### GIVEN EXERCISE
Within the entries below, find the portion that opens with the line containing "front at -Y" and closes with the line containing "shown = obj.evaluated_get(depsgraph)". Retype that portion exactly and only.

### PROVIDED DATA

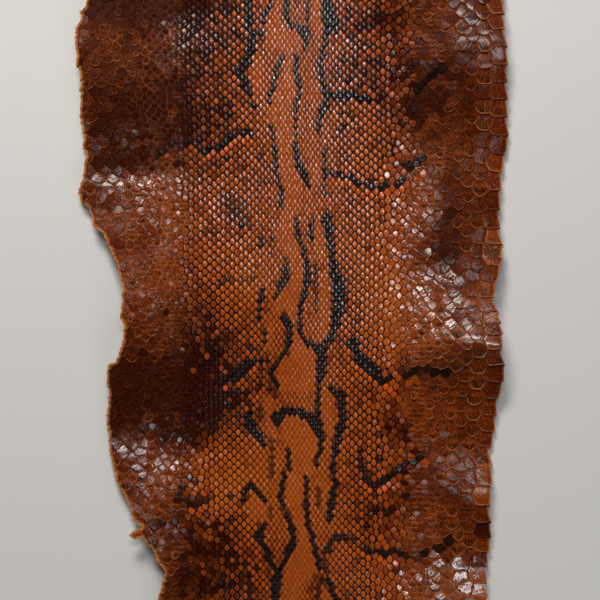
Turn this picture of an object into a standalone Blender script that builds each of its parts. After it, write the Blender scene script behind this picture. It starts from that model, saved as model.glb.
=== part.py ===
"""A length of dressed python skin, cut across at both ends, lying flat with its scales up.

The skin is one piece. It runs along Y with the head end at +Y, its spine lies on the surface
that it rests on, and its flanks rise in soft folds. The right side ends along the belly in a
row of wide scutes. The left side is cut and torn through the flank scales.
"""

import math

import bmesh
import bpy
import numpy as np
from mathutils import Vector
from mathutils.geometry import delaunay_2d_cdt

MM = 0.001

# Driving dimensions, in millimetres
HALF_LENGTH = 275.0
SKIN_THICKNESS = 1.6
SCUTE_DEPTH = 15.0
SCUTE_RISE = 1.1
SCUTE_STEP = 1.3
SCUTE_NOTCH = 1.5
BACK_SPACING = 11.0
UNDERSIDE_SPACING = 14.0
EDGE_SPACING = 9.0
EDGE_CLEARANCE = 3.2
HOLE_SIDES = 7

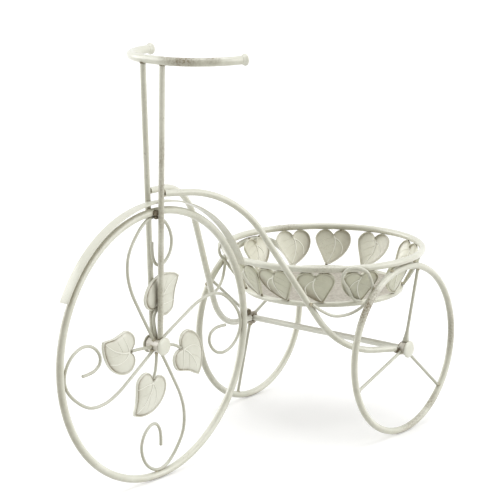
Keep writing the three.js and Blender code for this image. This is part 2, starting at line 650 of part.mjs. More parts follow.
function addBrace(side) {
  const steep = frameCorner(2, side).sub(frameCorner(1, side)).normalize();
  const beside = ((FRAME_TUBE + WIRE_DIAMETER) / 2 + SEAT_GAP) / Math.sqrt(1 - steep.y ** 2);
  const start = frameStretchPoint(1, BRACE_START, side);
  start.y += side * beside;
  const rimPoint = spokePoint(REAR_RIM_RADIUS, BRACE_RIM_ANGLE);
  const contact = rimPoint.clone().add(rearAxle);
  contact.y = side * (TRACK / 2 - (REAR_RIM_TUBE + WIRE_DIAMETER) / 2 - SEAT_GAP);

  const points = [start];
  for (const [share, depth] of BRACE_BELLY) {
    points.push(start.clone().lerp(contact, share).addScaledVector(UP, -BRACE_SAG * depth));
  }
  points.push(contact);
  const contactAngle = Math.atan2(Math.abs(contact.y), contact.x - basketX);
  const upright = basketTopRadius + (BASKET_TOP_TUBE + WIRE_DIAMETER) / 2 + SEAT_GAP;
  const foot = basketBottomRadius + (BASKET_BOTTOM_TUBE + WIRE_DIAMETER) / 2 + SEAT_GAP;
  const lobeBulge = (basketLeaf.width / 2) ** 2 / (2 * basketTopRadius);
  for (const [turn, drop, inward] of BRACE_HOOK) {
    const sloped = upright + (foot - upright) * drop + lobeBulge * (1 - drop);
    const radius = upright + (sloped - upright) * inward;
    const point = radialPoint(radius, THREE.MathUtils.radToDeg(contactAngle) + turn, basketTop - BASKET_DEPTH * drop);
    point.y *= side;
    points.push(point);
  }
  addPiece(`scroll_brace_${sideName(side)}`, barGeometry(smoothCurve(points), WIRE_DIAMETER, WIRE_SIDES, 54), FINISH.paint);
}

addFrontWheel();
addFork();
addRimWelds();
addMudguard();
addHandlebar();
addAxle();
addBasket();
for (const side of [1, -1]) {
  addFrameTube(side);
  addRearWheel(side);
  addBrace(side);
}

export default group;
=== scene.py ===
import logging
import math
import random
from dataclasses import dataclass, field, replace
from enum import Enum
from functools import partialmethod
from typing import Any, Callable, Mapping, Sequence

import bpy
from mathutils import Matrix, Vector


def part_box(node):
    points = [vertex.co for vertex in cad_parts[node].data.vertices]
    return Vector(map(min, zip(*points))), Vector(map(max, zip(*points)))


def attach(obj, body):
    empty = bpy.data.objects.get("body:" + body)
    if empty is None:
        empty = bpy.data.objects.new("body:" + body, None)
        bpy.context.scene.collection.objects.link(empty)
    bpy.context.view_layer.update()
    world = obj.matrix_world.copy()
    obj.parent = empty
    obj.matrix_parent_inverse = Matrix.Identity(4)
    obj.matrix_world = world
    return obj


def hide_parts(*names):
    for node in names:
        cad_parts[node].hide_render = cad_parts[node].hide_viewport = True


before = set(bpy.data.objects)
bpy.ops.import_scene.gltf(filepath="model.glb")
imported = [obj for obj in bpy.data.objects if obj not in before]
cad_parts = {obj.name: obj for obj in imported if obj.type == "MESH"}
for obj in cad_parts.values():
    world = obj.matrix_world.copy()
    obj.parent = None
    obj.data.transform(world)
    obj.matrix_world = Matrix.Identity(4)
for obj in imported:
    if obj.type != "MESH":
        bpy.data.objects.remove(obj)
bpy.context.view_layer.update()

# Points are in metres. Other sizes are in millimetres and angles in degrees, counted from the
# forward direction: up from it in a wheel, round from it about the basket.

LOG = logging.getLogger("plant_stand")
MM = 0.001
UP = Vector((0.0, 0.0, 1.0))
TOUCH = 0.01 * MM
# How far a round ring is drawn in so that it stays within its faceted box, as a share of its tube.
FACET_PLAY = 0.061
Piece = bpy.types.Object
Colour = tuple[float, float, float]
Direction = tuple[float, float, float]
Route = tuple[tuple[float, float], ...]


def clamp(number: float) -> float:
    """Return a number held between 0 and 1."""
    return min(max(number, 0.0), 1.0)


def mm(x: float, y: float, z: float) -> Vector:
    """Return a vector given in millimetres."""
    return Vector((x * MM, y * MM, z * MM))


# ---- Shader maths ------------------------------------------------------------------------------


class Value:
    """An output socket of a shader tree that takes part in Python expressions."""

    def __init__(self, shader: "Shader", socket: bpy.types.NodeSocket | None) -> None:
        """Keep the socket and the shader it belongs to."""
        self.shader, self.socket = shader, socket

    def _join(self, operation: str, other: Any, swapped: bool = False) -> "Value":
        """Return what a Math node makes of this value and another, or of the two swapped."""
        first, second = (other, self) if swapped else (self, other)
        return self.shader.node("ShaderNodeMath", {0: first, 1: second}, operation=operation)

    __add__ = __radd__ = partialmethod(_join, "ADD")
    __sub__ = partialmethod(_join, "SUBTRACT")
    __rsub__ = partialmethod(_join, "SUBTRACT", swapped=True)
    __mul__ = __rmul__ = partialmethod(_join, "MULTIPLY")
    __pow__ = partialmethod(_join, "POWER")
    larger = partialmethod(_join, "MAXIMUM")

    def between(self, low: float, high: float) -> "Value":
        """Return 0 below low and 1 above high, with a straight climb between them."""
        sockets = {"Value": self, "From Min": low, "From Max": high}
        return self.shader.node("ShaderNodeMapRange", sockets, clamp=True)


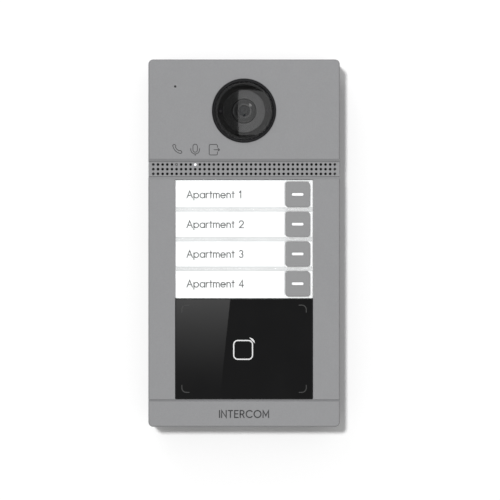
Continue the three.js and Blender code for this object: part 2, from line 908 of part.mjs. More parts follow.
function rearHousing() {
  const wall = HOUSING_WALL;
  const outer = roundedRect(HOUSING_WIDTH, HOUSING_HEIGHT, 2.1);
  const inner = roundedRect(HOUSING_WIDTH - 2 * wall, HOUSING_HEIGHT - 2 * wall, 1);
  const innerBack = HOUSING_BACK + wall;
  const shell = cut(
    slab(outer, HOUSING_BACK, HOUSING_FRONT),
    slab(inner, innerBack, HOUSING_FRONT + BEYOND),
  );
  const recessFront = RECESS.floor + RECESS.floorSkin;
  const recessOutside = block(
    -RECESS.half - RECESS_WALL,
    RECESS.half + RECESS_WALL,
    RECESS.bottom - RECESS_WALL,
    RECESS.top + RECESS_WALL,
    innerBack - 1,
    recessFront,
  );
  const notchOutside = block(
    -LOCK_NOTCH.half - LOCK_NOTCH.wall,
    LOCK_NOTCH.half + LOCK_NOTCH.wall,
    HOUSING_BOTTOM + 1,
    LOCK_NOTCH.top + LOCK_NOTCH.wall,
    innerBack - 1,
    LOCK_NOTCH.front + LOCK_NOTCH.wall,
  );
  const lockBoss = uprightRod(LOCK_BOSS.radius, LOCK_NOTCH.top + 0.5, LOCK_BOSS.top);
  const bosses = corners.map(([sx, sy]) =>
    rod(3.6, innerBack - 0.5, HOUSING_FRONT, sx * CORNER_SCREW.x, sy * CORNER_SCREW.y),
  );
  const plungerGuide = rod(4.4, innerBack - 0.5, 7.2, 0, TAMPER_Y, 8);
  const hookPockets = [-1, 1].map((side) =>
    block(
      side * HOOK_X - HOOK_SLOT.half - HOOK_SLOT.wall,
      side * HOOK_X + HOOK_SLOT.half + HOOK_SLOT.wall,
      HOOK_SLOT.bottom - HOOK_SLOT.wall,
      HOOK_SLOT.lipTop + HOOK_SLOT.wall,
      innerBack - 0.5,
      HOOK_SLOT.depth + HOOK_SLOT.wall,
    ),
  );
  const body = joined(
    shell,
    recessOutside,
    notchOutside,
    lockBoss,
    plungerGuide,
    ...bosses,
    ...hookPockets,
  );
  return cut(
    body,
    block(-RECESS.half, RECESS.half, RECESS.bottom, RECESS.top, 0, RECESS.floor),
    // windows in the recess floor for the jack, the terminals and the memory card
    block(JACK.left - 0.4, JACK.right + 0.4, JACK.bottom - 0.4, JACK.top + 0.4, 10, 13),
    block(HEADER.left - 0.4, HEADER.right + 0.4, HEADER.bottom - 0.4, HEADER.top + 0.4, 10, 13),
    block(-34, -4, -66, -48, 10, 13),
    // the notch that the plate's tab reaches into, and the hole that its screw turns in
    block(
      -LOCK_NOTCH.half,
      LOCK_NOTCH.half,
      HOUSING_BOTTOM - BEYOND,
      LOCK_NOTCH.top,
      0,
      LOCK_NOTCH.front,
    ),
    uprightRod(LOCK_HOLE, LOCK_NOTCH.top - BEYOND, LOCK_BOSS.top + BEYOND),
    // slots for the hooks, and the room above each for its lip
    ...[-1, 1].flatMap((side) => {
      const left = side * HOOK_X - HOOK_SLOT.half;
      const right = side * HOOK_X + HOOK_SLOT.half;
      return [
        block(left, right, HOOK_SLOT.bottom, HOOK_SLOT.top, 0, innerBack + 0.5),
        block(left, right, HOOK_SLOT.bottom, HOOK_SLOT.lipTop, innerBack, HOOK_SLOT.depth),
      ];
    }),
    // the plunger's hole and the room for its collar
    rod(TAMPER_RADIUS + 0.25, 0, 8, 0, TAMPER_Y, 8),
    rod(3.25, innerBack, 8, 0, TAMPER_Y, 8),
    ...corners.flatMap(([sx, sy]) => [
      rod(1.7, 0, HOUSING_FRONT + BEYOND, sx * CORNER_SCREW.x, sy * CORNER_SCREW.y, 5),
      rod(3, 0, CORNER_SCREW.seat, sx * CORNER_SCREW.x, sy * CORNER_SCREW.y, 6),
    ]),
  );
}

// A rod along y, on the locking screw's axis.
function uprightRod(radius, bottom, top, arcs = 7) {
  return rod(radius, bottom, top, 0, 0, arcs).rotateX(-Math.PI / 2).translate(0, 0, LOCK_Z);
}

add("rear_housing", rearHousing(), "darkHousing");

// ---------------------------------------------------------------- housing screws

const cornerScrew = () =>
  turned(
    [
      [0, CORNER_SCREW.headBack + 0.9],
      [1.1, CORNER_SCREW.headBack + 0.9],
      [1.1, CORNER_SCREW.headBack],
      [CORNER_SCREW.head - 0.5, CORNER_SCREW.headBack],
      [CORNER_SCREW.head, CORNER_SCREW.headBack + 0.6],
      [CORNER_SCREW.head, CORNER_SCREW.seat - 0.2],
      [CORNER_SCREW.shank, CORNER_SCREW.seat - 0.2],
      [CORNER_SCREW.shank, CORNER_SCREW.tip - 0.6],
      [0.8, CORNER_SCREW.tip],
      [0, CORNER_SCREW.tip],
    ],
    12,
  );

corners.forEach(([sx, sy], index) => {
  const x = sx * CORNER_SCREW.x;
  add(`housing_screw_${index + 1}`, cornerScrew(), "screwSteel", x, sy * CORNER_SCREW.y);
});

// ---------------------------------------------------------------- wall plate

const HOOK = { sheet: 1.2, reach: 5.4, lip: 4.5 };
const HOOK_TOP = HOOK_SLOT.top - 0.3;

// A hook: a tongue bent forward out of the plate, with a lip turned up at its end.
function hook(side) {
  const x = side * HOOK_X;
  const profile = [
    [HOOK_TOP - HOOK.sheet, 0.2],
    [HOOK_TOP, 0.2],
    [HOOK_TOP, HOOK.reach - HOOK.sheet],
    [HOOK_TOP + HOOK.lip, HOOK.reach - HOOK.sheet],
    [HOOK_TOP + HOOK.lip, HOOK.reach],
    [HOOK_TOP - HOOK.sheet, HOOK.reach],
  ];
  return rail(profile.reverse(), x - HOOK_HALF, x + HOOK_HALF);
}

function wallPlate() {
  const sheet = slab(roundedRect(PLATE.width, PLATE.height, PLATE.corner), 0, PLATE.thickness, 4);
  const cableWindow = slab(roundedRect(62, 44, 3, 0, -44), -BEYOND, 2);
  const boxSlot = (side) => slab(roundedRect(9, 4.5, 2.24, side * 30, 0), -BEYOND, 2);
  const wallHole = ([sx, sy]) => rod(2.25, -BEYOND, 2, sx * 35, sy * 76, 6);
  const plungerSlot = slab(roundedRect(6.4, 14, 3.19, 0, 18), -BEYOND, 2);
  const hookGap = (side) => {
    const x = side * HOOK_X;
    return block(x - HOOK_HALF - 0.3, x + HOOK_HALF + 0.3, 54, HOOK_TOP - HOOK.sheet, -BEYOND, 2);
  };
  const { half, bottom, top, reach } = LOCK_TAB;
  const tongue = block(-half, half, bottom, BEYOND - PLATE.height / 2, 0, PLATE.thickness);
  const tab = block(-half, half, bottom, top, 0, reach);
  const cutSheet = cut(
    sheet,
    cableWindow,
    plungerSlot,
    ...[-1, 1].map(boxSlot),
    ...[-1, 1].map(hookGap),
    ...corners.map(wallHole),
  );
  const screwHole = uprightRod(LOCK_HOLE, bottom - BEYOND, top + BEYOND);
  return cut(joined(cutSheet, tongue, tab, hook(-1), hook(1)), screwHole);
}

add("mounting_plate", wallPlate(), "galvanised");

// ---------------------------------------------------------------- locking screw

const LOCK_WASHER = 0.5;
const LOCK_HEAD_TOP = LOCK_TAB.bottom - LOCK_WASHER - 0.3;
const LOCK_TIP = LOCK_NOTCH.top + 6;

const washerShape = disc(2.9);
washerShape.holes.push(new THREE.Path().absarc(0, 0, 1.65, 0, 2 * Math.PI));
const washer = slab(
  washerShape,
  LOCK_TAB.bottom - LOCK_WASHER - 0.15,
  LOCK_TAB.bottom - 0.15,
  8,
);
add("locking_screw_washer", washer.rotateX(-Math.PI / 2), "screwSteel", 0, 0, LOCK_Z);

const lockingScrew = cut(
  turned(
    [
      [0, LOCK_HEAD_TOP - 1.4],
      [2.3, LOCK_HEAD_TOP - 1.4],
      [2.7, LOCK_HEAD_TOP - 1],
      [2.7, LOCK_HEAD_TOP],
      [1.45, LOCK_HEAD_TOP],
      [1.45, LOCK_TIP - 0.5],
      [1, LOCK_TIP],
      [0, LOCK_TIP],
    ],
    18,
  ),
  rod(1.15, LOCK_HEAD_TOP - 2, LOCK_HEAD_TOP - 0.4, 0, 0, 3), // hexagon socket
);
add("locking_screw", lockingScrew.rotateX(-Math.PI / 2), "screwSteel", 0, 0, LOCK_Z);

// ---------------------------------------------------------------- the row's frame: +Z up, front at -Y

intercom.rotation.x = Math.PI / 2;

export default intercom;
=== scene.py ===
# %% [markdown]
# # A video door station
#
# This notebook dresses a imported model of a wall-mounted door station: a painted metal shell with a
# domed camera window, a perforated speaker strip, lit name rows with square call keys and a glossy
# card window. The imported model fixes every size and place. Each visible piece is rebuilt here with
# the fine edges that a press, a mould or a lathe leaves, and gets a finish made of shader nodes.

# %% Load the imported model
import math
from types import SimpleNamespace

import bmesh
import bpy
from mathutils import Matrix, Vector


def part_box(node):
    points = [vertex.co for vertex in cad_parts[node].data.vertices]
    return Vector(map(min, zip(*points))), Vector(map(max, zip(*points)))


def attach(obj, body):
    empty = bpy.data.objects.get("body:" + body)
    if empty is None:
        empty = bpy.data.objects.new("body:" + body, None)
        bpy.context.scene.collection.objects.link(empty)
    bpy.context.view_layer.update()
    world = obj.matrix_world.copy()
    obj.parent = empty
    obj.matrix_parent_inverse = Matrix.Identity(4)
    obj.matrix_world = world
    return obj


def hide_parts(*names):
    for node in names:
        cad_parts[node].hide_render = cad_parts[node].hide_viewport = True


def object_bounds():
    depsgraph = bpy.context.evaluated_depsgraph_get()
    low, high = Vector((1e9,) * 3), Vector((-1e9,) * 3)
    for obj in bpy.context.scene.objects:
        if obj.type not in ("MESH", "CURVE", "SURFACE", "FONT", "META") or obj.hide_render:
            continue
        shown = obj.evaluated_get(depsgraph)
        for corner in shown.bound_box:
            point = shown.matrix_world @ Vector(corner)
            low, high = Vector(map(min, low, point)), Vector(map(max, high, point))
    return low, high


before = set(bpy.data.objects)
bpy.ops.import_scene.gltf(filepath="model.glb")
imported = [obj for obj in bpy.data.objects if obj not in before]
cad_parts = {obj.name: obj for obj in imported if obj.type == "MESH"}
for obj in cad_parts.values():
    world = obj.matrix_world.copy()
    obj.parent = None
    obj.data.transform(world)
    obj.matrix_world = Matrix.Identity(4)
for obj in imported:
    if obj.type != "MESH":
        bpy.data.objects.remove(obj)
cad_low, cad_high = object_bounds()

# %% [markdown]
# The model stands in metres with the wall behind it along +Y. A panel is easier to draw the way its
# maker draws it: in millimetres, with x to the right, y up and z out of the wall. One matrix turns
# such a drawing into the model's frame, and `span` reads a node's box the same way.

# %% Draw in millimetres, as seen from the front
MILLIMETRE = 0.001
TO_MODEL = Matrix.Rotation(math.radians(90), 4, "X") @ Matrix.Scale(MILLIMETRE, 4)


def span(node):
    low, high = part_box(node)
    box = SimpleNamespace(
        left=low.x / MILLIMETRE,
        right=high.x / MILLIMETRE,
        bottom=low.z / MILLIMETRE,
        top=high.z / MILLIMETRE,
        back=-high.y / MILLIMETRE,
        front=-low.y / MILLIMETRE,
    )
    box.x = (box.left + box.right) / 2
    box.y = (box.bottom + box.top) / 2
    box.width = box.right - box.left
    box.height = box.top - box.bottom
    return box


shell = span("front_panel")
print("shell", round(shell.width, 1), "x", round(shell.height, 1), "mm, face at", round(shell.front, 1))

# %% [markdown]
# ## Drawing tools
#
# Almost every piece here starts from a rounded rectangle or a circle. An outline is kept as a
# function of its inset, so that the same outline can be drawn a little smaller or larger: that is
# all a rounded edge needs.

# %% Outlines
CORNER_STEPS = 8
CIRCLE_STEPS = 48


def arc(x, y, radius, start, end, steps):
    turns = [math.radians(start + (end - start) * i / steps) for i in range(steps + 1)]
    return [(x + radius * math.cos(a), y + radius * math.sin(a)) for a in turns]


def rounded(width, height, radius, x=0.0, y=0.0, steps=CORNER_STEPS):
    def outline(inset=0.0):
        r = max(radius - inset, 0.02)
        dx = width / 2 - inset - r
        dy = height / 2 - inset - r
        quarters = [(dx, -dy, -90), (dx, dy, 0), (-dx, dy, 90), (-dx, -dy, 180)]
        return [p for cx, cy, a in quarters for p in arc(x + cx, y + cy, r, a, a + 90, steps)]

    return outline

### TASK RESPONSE
// ---------------------------------------------------------------- the row's frame: +Z up, front at -Y

intercom.rotation.x = Math.PI / 2;

export default intercom;
=== scene.py ===
# %% [markdown]
# # A video door station
#
# This notebook dresses a imported model of a wall-mounted door station: a painted metal shell with a
# domed camera window, a perforated speaker strip, lit name rows with square call keys and a glossy
# card window. The imported model fixes every size and place. Each visible piece is rebuilt here with
# the fine edges that a press, a mould or a lathe leaves, and gets a finish made of shader nodes.

# %% Load the imported model
import math
from types import SimpleNamespace

import bmesh
import bpy
from mathutils import Matrix, Vector


def part_box(node):
    points = [vertex.co for vertex in cad_parts[node].data.vertices]
    return Vector(map(min, zip(*points))), Vector(map(max, zip(*points)))


def attach(obj, body):
    empty = bpy.data.objects.get("body:" + body)
    if empty is None:
        empty = bpy.data.objects.new("body:" + body, None)
        bpy.context.scene.collection.objects.link(empty)
    bpy.context.view_layer.update()
    world = obj.matrix_world.copy()
    obj.parent = empty
    obj.matrix_parent_inverse = Matrix.Identity(4)
    obj.matrix_world = world
    return obj


def hide_parts(*names):
    for node in names:
        cad_parts[node].hide_render = cad_parts[node].hide_viewport = True


def object_bounds():
    depsgraph = bpy.context.evaluated_depsgraph_get()
    low, high = Vector((1e9,) * 3), Vector((-1e9,) * 3)
    for obj in bpy.context.scene.objects:
        if obj.type not in ("MESH", "CURVE", "SURFACE", "FONT", "META") or obj.hide_render:
            continue
        shown = obj.evaluated_get(depsgraph)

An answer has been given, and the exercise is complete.